Each year, over 10 million individuals are victims of identity theft. The question remains, just how effective are terrorist watch lists and travel alert databases? The source of information on identity theft that gets little attention is the 9/11 commission report. That report focused on what went wrong that allowed the terrorists attacks to occur. Within that report, one can find about 10 pages dealing with suggestions for preventing identity fraud leading to terrorism.
Although the information is buried deep within the report, its importance is acknowledged. It states that terrorists use impersonation as their key tool. The report states that travel documents share the same importance as weapons for terrorists. This means that identity theft fraud is not just confined to theft crimes. Because of this, sensitive entry points can be the last opportunity to determine a person’s identity. These entry points can include boarding gates for aircraft.
Experts concur that identity theft and terrorism are closely related. An al-Qaida training manual, used for law enforcement training, points this out. The manual provides for trainees to leave their training camp with five fake IDs. The terrorist trainees are also taught how to live off credit fraud while hiding in the U.S.
Mokhtar Haouari and Ahmed Ressam allegedly used credit fraud in the planning of the Millenium Plot in 2000. There were even plans of purchasing a gas station for the purpose of customer account number theft. These details were reported in the Chicago Tribune. In another arrest, Ali Saleh Kahlah al-Marri, a terrorist suspect, was placed into custody while using a laptop containing 1,000 stolen credit card numbers. He has since been linked with Mustafa Ahmed al-Hawsawi, the alleged paymaster for 9/11. The laptop also contained multiple Internet links to fake ID and fraud-related sites.
The 9/11 hijackers were able to keep the commission report focus away from identity theft. This was done by using their real names when boarding. However, prior to 9/11, the same hijackers had used extensive identity fraud. Some of the fraud was used to gain entry into the United States. Other document ID fraud was used to obtain their driver’s licenses in order to be able to board the planes.
Former head of the Justice Dept.’s Computer Crime Unit, Mark Rasch, states that identity theft is easy enough to make terrorist watch lists ineffectual. He points out that the problem is with false identity. A watch list depends on knowing who the person is, in the first place.
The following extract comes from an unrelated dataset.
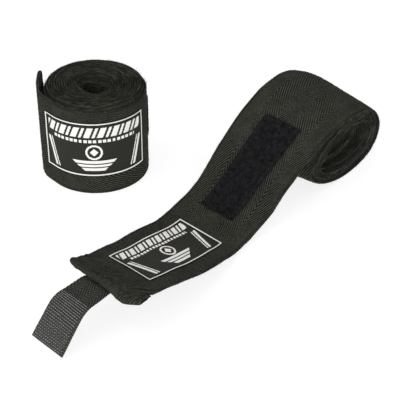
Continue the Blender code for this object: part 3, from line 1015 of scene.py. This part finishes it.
def open_edges(along):
    """How far the lying roll's turns are drawn in at their far and their near edge."""
    wound = along - HEM_AT
    inside = smooth((wound - 150.0 * MM) / (50.0 * MM))
    core = smooth((along - LYING_END + 120.0 * MM) / (60.0 * MM))
    turn = max(wound, 0.0) / (110.0 * MM)
    near = OPEN_NEAR_IN * (1.0 + ripple(turn, 0.0, 2.2, 3.0)) * (1.0 - 0.5 * core)
    near += 0.4 * MM * ripple(along, 0.0, 37.0 * MM, 3.0)
    far = OPEN_FAR_IN + 0.8 * MM * ripple(turn, 0.0, 2.6, 8.0)
    fine = EDGE_FINE * ripple(along, 0.0, EDGE_FINE_SIZE, 5.0)
    return far * inside + fine, near * inside + fine


def rolled_edges(along):
    """How far the standing roll's turns are drawn in at their upper and their lower edge."""
    first = smooth((along - 20.0 * MM) / (35.0 * MM)) * smooth((400.0 * MM - along) / (300.0 * MM))
    late = smooth((along - 100.0 * MM) / (100.0 * MM))
    core = smooth((along - ROLLED_END + 230.0 * MM) / (130.0 * MM))
    upper = ROLLED_FIRST_IN * first - ROLLED_LATE_OUT * late + ROLLED_CORE_IN * core
    upper += 0.5 * MM * late * ripple(along, 0.0, 135.0 * MM, 4.0)
    upper += 0.25 * MM * ripple(along, 0.0, 17.0 * MM, 4.0)
    upper += EDGE_FINE * ripple(along, 0.0, EDGE_FINE_SIZE, 5.0)
    lower = ROLLED_LOWER_IN * (1.0 + ripple(along, 0.0, 33.0 * MM, 6.0)) * late
    return upper, lower


def make_lengths(place, edges, cloth, lengths):
    """The lengths that a band is made in, each built as a ribbon and held by its body or joint."""
    for name, start, stop, held, under, holder, node, settings in lengths:
        thick = settings.pop("thick", BAND_THICK)
        piece = ribbon(name, place, start, stop, BAND_WIDTH, thick, cloth, edges=edges, **settings)
        hold(piece, holder, node)


def make_open_band(cloth, lint):
    """The lying wrap's band: the end, the run up to the roll, and the roll."""
    tip = -HEM_FOLD - math.pi * OPEN_FOLD
    seam = HEM_AT - 0.5 * RUN_LENGTH
    first = HEM_AT + ROLL_LENGTHS[round(len(ROLL_OUTLINE) / ROLL_STEP)]
    core = LYING_END - OPEN_CORE
    outer = ("open_outer_turn",)
    make_lengths(open_place, open_edges, cloth, (
        ("open_end_cloth", tip, seam, "laid", (), "open_end_fold", "open_end_band", {"hem": 0.0}),
        ("open_run_cloth", seam, HEM_AT, "laid", outer, "open_run_lift", "open_run_band", {}),
        ("open_outer_turn", HEM_AT, first, "folded", (), "open_roll", "open_roll_band", {}),
        ("open_inner_turns", first, core, "folded", outer, "open_roll", None, {"step": OPEN_STEP}),
        ("open_core_turns", core, LYING_END, "folded", ("open_inner_turns",), "open_roll", None, {}),
    ))
    fuzzy = (("end", 0.0, seam, seam, "open_end_fold"),
             ("run", seam, HEM_AT, HEM_AT, "open_run_lift"),
             ("roll", HEM_AT, first, LYING_END, "open_roll"))
    for number, (word, start, stop, rim_stop, holder) in enumerate(fuzzy, 1):
        fuzz = fibres("open_%s_lint" % word, open_place, start, stop, lint, 10 + number)
        hold(fuzz, holder)
        for side, edge in ((-1, "far"), (1, "near")):
            fuzz = rim_fibres("open_%s_%s_lint" % (word, edge), open_place, start, rim_stop, side,
                              open_edges, lint, 10 + 10 * number + side)
            hold(fuzz, holder)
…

Other flaws point to the entire identification system. Congressional testimony indicates that there are over 240 valid driver’s license forms in the U.S. In addition, birth certificates may be legally issued by over 10,000 different agencies. The sheer number of different formats makes it virtually impossible to determine fakes. This is why security experts know that a driver’s license is not a reliable way to determine a person’s identity. This was demonstrated by an undercover congressional team. Members of the team were able to use a doctored birth certificate in order to obtain a driver’s license. The same team used fake IDs to enter airport and government building restricted areas in 2002. Terrorists are obviously also aware of these flaws.
Legislation that supports biometrics has been suggested by Rep. Rob Andrews, D-N.J. Biometric components such as an iris scan of fingerprint scan incorporated into state IDs has been discussed for many years. However, the concept of ID standards that are federally mandated are not compatible with U.S. culture. This has been pointed out by attorney David Sobel who is associated with the Electronic Privacy Information Center. The discussion also points to severe limitations on potential government requirements.
A comparison has been made to the Social Security number system. Originally, this number system had a very narrow expectation. Now, Social Security numbers are widely used as a primary identifier in the U.S. The fear is that every aspect of life in the U.S. might become tied to a biometric identifier. Also, the system is not perfectly secure. There is still the issue of originally identifying the correct person.
Other proposed solutions include fingerprinting of all foreign travelers to the United States. In essence, this represents an expansion of a program known as US-VISIT. This program currently applies to only 12% of foreign travelers. Expansion of this program would most certainly be opposed by civil liberties advocates.
Finally, the report noted that identity theft is prevalent throughout corporate America. Studies have indicated that two-thirds of identity theft begins employee data theft. If corporations are forced to guard employee data more carefully, terrorist availability would decrease. This may eventually become a federal requirement.